After more than a decade of false starts, legal wrangles, lapsed approvals and countless volunteer hours dedicated to the effort, a new cell tower finally will go up in eastern New Canaan.
Silvermine is one area of town (there are others, yet without a firm plan for acquiring service) that long has endured a spotty cell signal—a shortcoming that affects not only quality of life and real estate values, advocates say, but most importantly, public safety.
Construction of the monopole-style tower on a wooded ridge at Silver Hill Hospital’s campus is due to start this week under the supervision of Phoenix Partners LLC, according to the staff at the Valley Road psychiatric facility.
“We’re very happy to be able to do this as an accommodation to the town,” Silver Hill President and Medical Director Dr. Sigurd Ackerman told NewCanaanite.com Monday. “From that point of view, it’s a very good thing.”
It isn’t clear just when service will be available.
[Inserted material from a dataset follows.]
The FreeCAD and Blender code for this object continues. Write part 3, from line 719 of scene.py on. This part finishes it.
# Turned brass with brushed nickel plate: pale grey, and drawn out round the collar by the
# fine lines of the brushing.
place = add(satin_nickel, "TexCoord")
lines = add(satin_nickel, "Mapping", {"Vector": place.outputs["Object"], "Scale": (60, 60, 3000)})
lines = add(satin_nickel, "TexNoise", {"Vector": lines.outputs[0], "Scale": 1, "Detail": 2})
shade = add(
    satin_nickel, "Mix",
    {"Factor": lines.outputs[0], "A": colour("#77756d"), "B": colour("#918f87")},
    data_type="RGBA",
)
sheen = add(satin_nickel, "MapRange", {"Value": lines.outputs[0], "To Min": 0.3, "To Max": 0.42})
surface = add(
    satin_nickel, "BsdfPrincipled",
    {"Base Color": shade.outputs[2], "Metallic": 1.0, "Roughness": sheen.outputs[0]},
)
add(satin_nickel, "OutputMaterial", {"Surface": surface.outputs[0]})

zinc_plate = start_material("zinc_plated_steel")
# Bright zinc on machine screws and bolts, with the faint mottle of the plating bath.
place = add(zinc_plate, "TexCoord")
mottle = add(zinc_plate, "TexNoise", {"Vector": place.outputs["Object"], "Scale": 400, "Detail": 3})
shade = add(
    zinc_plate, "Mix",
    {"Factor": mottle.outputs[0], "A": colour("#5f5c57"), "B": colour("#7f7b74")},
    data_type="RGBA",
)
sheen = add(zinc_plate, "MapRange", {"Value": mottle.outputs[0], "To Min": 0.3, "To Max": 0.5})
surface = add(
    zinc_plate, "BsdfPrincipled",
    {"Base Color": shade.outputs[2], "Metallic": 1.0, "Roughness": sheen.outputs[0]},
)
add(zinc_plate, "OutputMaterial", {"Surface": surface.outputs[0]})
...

After the tower itself is up, carriers will need to build cabinets to get their own antennas and equipment inside the tower (there will be no external antennas).
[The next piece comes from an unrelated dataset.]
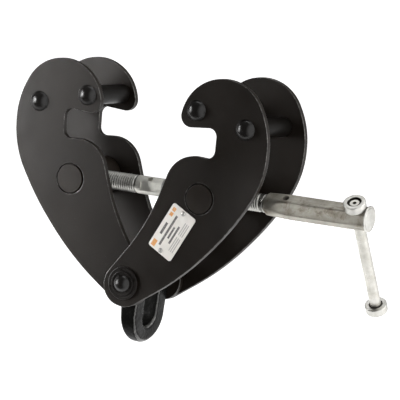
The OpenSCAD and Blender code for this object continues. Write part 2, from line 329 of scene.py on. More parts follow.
class Finish:
    """One node material, built from a few named steps."""

    def __init__(self, name):
        self.material = bpy.data.materials.new(name)
        self.material.use_nodes = True
        self.tree = self.material.node_tree
        self.shader = self.tree.nodes["Principled BSDF"]
        self.place = self.node("ShaderNodeTexCoord").outputs["Object"]

    def node(self, kind, **values):
        made = self.tree.nodes.new(kind)
        for key, value in values.items():
            setattr(made, key, value)
        return made

    def link(self, source, target):
        self.tree.links.new(source, target)

    def stretched(self, stretch):
        mapping = self.node("ShaderNodeMapping")
        mapping.inputs["Scale"].default_value = stretch
        self.link(self.place, mapping.inputs["Vector"])
        return mapping.outputs["Vector"]

    def noise(self, scale, detail=3.0, roughness=0.55, stretch=None, distortion=0.0):
        made = self.node("ShaderNodeTexNoise")
        made.inputs["Scale"].default_value = scale
        made.inputs["Detail"].default_value = detail
        made.inputs["Roughness"].default_value = roughness
        made.inputs["Distortion"].default_value = distortion
        self.link(self.stretched(stretch) if stretch else self.place, made.inputs["Vector"])
        return made.outputs["Fac"]

    def ramp(self, factor, *stops):
        """Colour ramp through (position, colour or grey) stops."""
        made = self.node("ShaderNodeValToRGB")
        elements = made.color_ramp.elements
        while len(elements) < len(stops):
            elements.new(0.5)
        for element, (position, value) in zip(elements, stops):
            element.position = position
            element.color = (*(value if isinstance(value, tuple) else [value] * 3), 1)
        self.link(factor, made.inputs["Fac"])
        return made.outputs["Color"]

    def mix(self, factor, a, b):
        made = self.node("ShaderNodeMix", data_type="RGBA")
        for socket, value in ((made.inputs[0], factor), (made.inputs[6], a), (made.inputs[7], b)):
            if isinstance(value, bpy.types.NodeSocket):
                self.link(value, socket)
            elif isinstance(value, tuple):
                socket.default_value = (*value, 1)
            else:
                socket.default_value = value
        return made.outputs[2]

    def maths(self, operation, a, b=0.0):
        made = self.node("ShaderNodeMath", operation=operation)
        for socket, value in zip(made.inputs, (a, b)):
            if isinstance(value, bpy.types.NodeSocket):
                self.link(value, socket)
            else:
                socket.default_value = value
        return made.outputs[0]

    def bump(self, height, distance, strength=1.0, under=None):
        made = self.node("ShaderNodeBump")
        made.inputs["Strength"].default_value = strength
        made.inputs["Distance"].default_value = distance * MM
        self.link(height, made.inputs["Height"])
        if under is not None:
            self.link(under, made.inputs["Normal"])
        return made.outputs["Normal"]

    def finish(self, colour=None, roughness=None, normal=None, **constants):
        """Constants go straight onto the shader's sockets, with _ for a space in a name."""
        for name, value in (("Base Color", colour), ("Roughness", roughness), ("Normal", normal)):
            socket = self.shader.inputs[name]
            if isinstance(value, bpy.types.NodeSocket):
                self.link(value, socket)
            elif value is not None:
                socket.default_value = (*value, 1) if isinstance(value, tuple) else value
        for socket, value in constants.items():
            self.shader.inputs[socket.replace("_", " ")].default_value = value
        return self.material


def black_paint(name, dark, light, rough, gloss, grain=0.05, dust=0.25, lumps=(45, 0.35, 0.25)):
    """Semi-gloss paint over rolled or forged steel, with dust specks and an uneven sheen.
    lumps is the coarse bump's (noise scale, height in millimetres, strength)."""
    f = Finish(name)
    cloud = f.noise(14, detail=4, roughness=0.6)
    colour = f.ramp(cloud, (0.32, dark), (0.70, light))
    specks = f.ramp(f.noise(1400, detail=1), (0.70, 0.0), (0.78, 1.0))
    patches = f.ramp(f.noise(35, detail=2), (0.45, 0.0), (0.75, 1.0))
    dusted = f.maths("MULTIPLY", f.maths("MULTIPLY", specks, patches), dust)
    colour = f.mix(dusted, colour, (0.30, 0.28, 0.25))
    sheen = f.noise(26, detail=6, roughness=0.68)
    roughness = f.ramp(sheen, (0.32, rough - 0.09), (0.68, rough + 0.13))
    scale, height, strength = lumps
    coarse = f.bump(f.noise(scale, detail=2), height, strength)
    fine = f.bump(f.noise(700, detail=3), grain, 0.6, coarse)
    return f.finish(colour, roughness, fine, IOR=1.5, Specular_IOR_Level=gloss)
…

Two carriers expected to set up for sure, Ackerman said, are AT&T and Verizon, while a third could include T-Mobile or Sprint.
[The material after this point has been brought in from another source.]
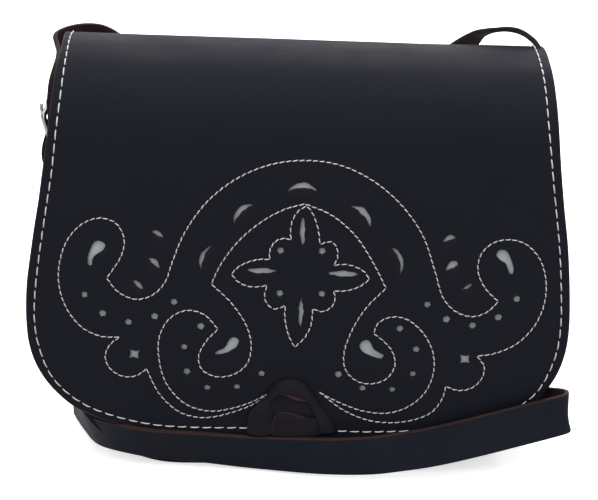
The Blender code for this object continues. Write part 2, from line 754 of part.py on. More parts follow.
def far_out():
    """Far bar's centre, measured out from the gusset, with the strap under it."""
    return 3 * seat_gap + strap_thick + wire_radius


def on_left(u, y, z):
    return (-body_half - u, y, z)


def make_chape():
    bend = wire_radius + seat_gap + chape_thick / 2
    lap = lap_face() - chape_thick / 2
    first = seat_gap + chape_thick / 2
    line = [Vector((first, chape_low)), Vector((first, bar_height - bend * 2))]
    steps = 8
    for i in range(steps + 1):
        angle = math.pi - math.pi * i / steps
        line.append(Vector((bar_out() + bend * math.cos(angle), bar_height + bend * math.sin(angle))))
    line += [Vector((lap, bar_height - bend * 3)), Vector((lap, bar_height - chape_lap))]
    outer = offset_line(line, -chape_thick / 2)
    inner = offset_line(line, chape_thick / 2)
    rings = []
    for a, b in zip(outer, inner):
        half = strap_width / 2
        rings.append([on_left(a.x, -half, a.y), on_left(a.x, half, a.y), on_left(b.x, half, b.y),
                      on_left(b.x, -half, b.y)])
    chape = add_object("strap_chape", loft("strap_chape", rings), (black_leather, 0.5))
    for i, height in enumerate(rivet_heights):
        hole = turned_hole("chape_hole", rivet_shank + seat_gap, chape_thick)
        tool = cutter("chape_hole_%d" % i, hole, on_left(first, 0, height))
        tool.rotation_euler = (0, math.radians(90), 0)
        cut(chape, tool)
    wide = prong_radius + seat_gap
    hook = wire_radius + prong_run + 2 * prong_radius + seat_gap
    slot = block("chape_slot", on_left(chape_out() + cut_overrun, -wide, bar_height - hook),
                 on_left(-cut_overrun, wide, bar_height + chape_out()))
    cut(chape, cutter("chape_slot", slot))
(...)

New Canaan Fire Marshal Fred Baker said the town’s emergency management is “thrilled” that the cell tower is going up.
“his will provide cell service to an area that has long been a ‘dead zone’ for residents and travelers,” Baker said.
Ackerman, who has been in his role at Silver Hill for just over a decade, said discussions about cell towers have been ongoing for his entire tenure.
Early on, around 2003, one plan to install a cell tower in the Norwalk Taxing District at the water treatment plant drew criticism and legal action from neighbors who quashed it, Ackerman said.
“When I got here in the fall of 2013, Dick Bond, then first selectman, and a number of others from the town, came here to ask me if the hospital would consider it because they felt that if it [a cell tower] were placed on hospital property it would be better for the neighbors and just as good for the town—in other words, the town would have cell service in this area and the neighbors who objected to the water treatment site wouldn’t object to a site on Silver Hill property,” Ackerman recalled.
An agreement was reached, and approvals were garnered from the Connecticut Siting Council, yet T-Mobile repeatedly was unable to put a shovel in the ground. T-Mobile a few months ago sold the rights of its current lease for putting up the cell tower to Phoenix Partners LLC, Ackerman said.
Frank Morabito, longtime head of facilities at Silver Hill—see video above—met with the construction company Thursday as they staked out the site.
Other areas of town where cell service is needed include Ponus Ridge and Smith Ridge up toward Vista, NY, officials say. Efforts to erect cell towers in areas that include Route 123 by Country Club Road, West School and First Presbyterian Church have been thwarted in recent years.
Town officials recently have looked at Norwalk Armory and the Transfer Station back behind Lakeview Cemetery as possibilities, too. At one recent meeting of the Utilities Commission, members said the town would undergo a test that involved a vehicle traveling town roads to determine levels of cell phone service here already.